Will you give every entry again exactly as it stands?

_EXTRACTED RECORDS_
:::

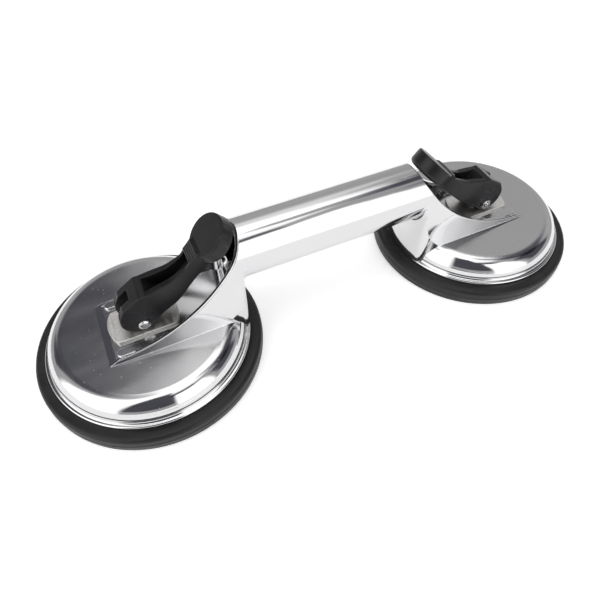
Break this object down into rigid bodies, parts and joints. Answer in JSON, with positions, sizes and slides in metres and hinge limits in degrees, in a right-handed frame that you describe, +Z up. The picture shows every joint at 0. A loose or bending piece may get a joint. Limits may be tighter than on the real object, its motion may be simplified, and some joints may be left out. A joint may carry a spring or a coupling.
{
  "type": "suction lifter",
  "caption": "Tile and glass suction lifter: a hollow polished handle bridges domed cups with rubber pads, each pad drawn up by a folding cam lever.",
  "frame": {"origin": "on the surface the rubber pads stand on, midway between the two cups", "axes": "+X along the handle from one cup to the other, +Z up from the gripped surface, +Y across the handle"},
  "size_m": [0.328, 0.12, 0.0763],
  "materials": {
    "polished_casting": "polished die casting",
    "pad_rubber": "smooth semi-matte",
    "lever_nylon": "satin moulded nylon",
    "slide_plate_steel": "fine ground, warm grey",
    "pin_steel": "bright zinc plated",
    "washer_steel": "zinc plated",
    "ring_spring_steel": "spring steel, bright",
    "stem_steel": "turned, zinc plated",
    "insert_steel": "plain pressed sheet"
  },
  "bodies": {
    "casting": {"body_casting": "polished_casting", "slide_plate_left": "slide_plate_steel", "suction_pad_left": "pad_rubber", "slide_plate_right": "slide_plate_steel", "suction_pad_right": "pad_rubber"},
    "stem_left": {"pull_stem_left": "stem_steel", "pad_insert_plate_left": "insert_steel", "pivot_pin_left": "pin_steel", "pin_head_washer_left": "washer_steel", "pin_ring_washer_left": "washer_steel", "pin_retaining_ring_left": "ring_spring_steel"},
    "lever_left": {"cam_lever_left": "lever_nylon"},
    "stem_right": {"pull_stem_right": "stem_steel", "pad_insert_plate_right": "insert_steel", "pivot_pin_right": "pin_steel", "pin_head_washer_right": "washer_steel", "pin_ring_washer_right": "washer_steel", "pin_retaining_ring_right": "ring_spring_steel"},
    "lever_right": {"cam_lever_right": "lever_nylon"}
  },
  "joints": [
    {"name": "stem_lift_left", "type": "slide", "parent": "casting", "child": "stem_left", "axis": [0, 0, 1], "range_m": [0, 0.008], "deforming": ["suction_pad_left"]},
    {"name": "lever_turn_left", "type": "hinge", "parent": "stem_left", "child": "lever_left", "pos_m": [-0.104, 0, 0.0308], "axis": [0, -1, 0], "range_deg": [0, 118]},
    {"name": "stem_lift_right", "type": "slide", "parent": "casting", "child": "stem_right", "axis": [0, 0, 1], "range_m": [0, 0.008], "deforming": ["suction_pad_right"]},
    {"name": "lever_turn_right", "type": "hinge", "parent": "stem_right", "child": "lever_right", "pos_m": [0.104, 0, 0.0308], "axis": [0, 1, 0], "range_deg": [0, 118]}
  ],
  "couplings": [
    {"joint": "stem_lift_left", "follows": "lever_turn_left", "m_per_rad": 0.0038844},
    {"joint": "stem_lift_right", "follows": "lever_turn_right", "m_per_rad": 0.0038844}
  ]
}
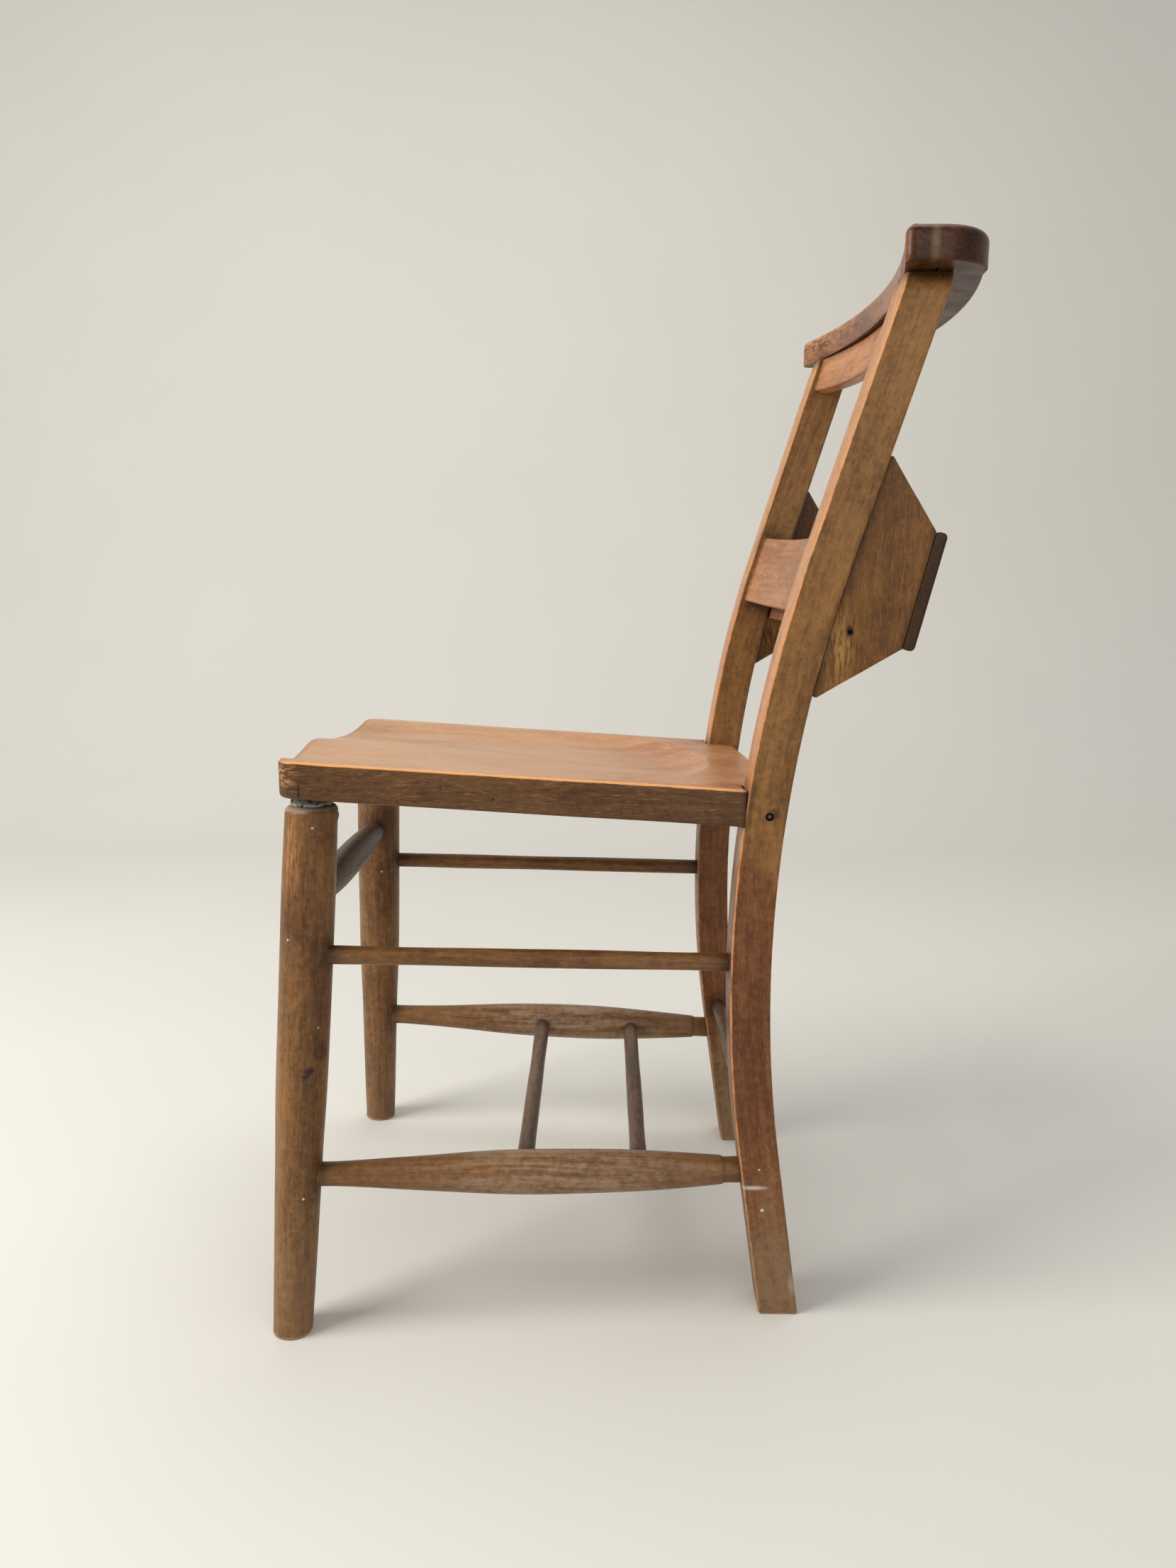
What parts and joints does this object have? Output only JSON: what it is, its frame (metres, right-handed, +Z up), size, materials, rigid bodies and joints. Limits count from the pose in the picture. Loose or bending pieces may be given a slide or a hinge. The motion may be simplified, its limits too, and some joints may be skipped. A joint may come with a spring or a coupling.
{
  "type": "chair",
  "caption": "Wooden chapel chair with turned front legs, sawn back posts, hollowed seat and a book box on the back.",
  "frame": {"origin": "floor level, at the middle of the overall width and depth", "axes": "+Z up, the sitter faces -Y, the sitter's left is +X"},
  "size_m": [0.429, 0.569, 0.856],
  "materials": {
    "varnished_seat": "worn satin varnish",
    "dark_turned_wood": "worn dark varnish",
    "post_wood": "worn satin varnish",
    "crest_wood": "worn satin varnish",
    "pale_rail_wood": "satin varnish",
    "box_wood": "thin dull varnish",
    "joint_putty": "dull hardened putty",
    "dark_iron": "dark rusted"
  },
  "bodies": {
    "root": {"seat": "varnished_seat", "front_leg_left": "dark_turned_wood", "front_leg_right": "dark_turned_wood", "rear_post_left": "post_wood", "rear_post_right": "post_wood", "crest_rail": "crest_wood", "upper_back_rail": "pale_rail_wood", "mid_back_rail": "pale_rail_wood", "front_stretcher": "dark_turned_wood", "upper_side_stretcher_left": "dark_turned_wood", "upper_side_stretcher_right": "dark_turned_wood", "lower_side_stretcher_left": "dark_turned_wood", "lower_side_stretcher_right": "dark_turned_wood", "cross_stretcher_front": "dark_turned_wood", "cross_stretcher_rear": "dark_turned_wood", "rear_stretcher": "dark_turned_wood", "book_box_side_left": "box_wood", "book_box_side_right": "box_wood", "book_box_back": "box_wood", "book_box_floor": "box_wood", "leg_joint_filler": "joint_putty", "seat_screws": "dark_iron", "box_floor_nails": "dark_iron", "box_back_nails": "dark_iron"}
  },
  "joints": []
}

:::

_OUTPUT OF THE EXERCISE_
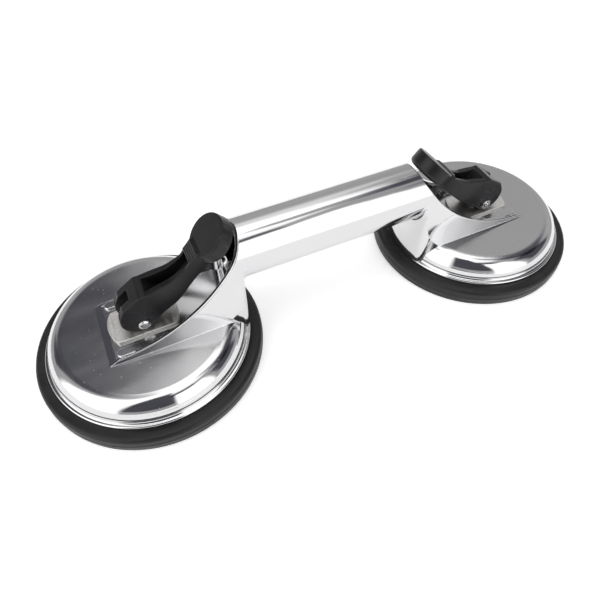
Break this object down into rigid bodies, parts and joints. Answer in JSON, with positions, sizes and slides in metres and hinge limits in degrees, in a right-handed frame that you describe, +Z up. The picture shows every joint at 0. A loose or bending piece may get a joint. Limits may be tighter than on the real object, its motion may be simplified, and some joints may be left out. A joint may carry a spring or a coupling.
{
  "type": "suction lifter",
  "caption": "Tile and glass suction lifter: a hollow polished handle bridges domed cups with rubber pads, each pad drawn up by a folding cam lever.",
  "frame": {"origin": "on the surface the rubber pads stand on, midway between the two cups", "axes": "+X along the handle from one cup to the other, +Z up from the gripped surface, +Y across the handle"},
  "size_m": [0.328, 0.12, 0.0763],
  "materials": {
    "polished_casting": "polished die casting",
    "pad_rubber": "smooth semi-matte",
    "lever_nylon": "satin moulded nylon",
    "slide_plate_steel": "fine ground, warm grey",
    "pin_steel": "bright zinc plated",
    "washer_steel": "zinc plated",
    "ring_spring_steel": "spring steel, bright",
    "stem_steel": "turned, zinc plated",
    "insert_steel": "plain pressed sheet"
  },
  "bodies": {
    "casting": {"body_casting": "polished_casting", "slide_plate_left": "slide_plate_steel", "suction_pad_left": "pad_rubber", "slide_plate_right": "slide_plate_steel", "suction_pad_right": "pad_rubber"},
    "stem_left": {"pull_stem_left": "stem_steel", "pad_insert_plate_left": "insert_steel", "pivot_pin_left": "pin_steel", "pin_head_washer_left": "washer_steel", "pin_ring_washer_left": "washer_steel", "pin_retaining_ring_left": "ring_spring_steel"},
    "lever_left": {"cam_lever_left": "lever_nylon"},
    "stem_right": {"pull_stem_right": "stem_steel", "pad_insert_plate_right": "insert_steel", "pivot_pin_right": "pin_steel", "pin_head_washer_right": "washer_steel", "pin_ring_washer_right": "washer_steel", "pin_retaining_ring_right": "ring_spring_steel"},
    "lever_right": {"cam_lever_right": "lever_nylon"}
  },
  "joints": [
    {"name": "stem_lift_left", "type": "slide", "parent": "casting", "child": "stem_left", "axis": [0, 0, 1], "range_m": [0, 0.008], "deforming": ["suction_pad_left"]},
    {"name": "lever_turn_left", "type": "hinge", "parent": "stem_left", "child": "lever_left", "pos_m": [-0.104, 0, 0.0308], "axis": [0, -1, 0], "range_deg": [0, 118]},
    {"name": "stem_lift_right", "type": "slide", "parent": "casting", "child": "stem_right", "axis": [0, 0, 1], "range_m": [0, 0.008], "deforming": ["suction_pad_right"]},
    {"name": "lever_turn_right", "type": "hinge", "parent": "stem_right", "child": "lever_right", "pos_m": [0.104, 0, 0.0308], "axis": [0, 1, 0], "range_deg": [0, 118]}
  ],
  "couplings": [
    {"joint": "stem_lift_left", "follows": "lever_turn_left", "m_per_rad": 0.0038844},
    {"joint": "stem_lift_right", "follows": "lever_turn_right", "m_per_rad": 0.0038844}
  ]
}
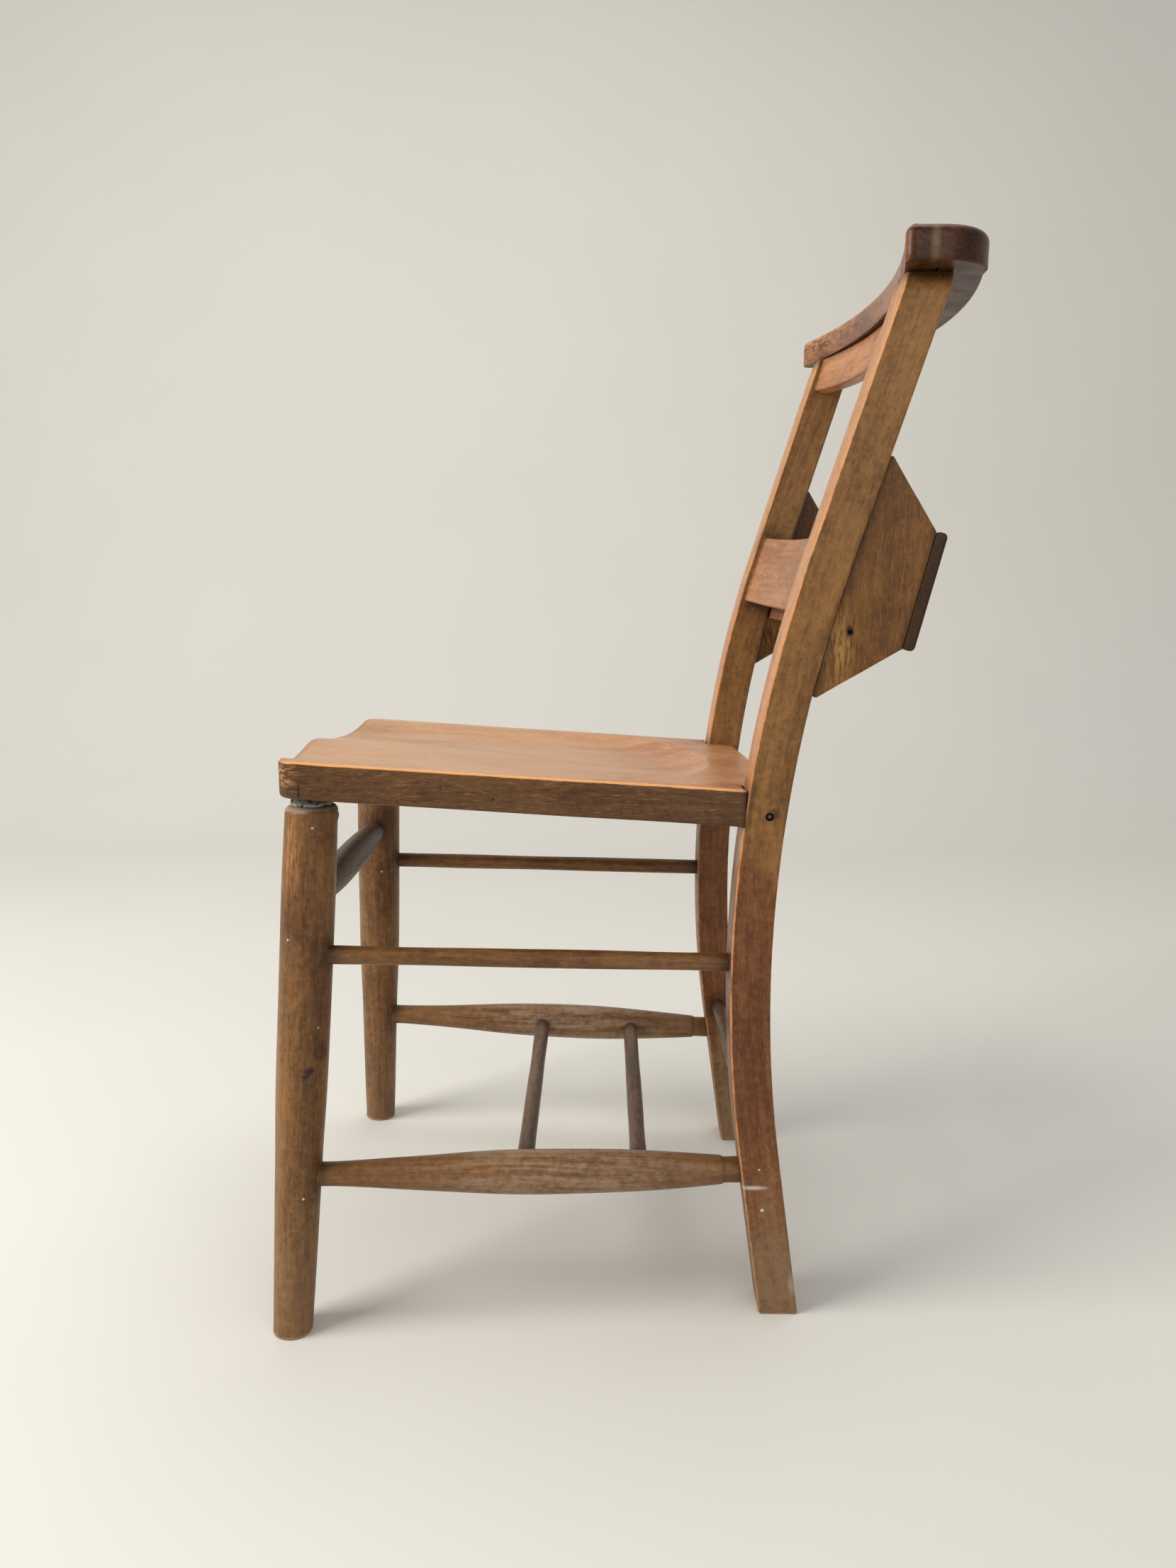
What parts and joints does this object have? Output only JSON: what it is, its frame (metres, right-handed, +Z up), size, materials, rigid bodies and joints. Limits count from the pose in the picture. Loose or bending pieces may be given a slide or a hinge. The motion may be simplified, its limits too, and some joints may be skipped. A joint may come with a spring or a coupling.
{
  "type": "chair",
  "caption": "Wooden chapel chair with turned front legs, sawn back posts, hollowed seat and a book box on the back.",
  "frame": {"origin": "floor level, at the middle of the overall width and depth", "axes": "+Z up, the sitter faces -Y, the sitter's left is +X"},
  "size_m": [0.429, 0.569, 0.856],
  "materials": {
    "varnished_seat": "worn satin varnish",
    "dark_turned_wood": "worn dark varnish",
    "post_wood": "worn satin varnish",
    "crest_wood": "worn satin varnish",
    "pale_rail_wood": "satin varnish",
    "box_wood": "thin dull varnish",
    "joint_putty": "dull hardened putty",
    "dark_iron": "dark rusted"
  },
  "bodies": {
    "root": {"seat": "varnished_seat", "front_leg_left": "dark_turned_wood", "front_leg_right": "dark_turned_wood", "rear_post_left": "post_wood", "rear_post_right": "post_wood", "crest_rail": "crest_wood", "upper_back_rail": "pale_rail_wood", "mid_back_rail": "pale_rail_wood", "front_stretcher": "dark_turned_wood", "upper_side_stretcher_left": "dark_turned_wood", "upper_side_stretcher_right": "dark_turned_wood", "lower_side_stretcher_left": "dark_turned_wood", "lower_side_stretcher_right": "dark_turned_wood", "cross_stretcher_front": "dark_turned_wood", "cross_stretcher_rear": "dark_turned_wood", "rear_stretcher": "dark_turned_wood", "book_box_side_left": "box_wood", "book_box_side_right": "box_wood", "book_box_back": "box_wood", "book_box_floor": "box_wood", "leg_joint_filler": "joint_putty", "seat_screws": "dark_iron", "box_floor_nails": "dark_iron", "box_back_nails": "dark_iron"}
  },
  "joints": []
}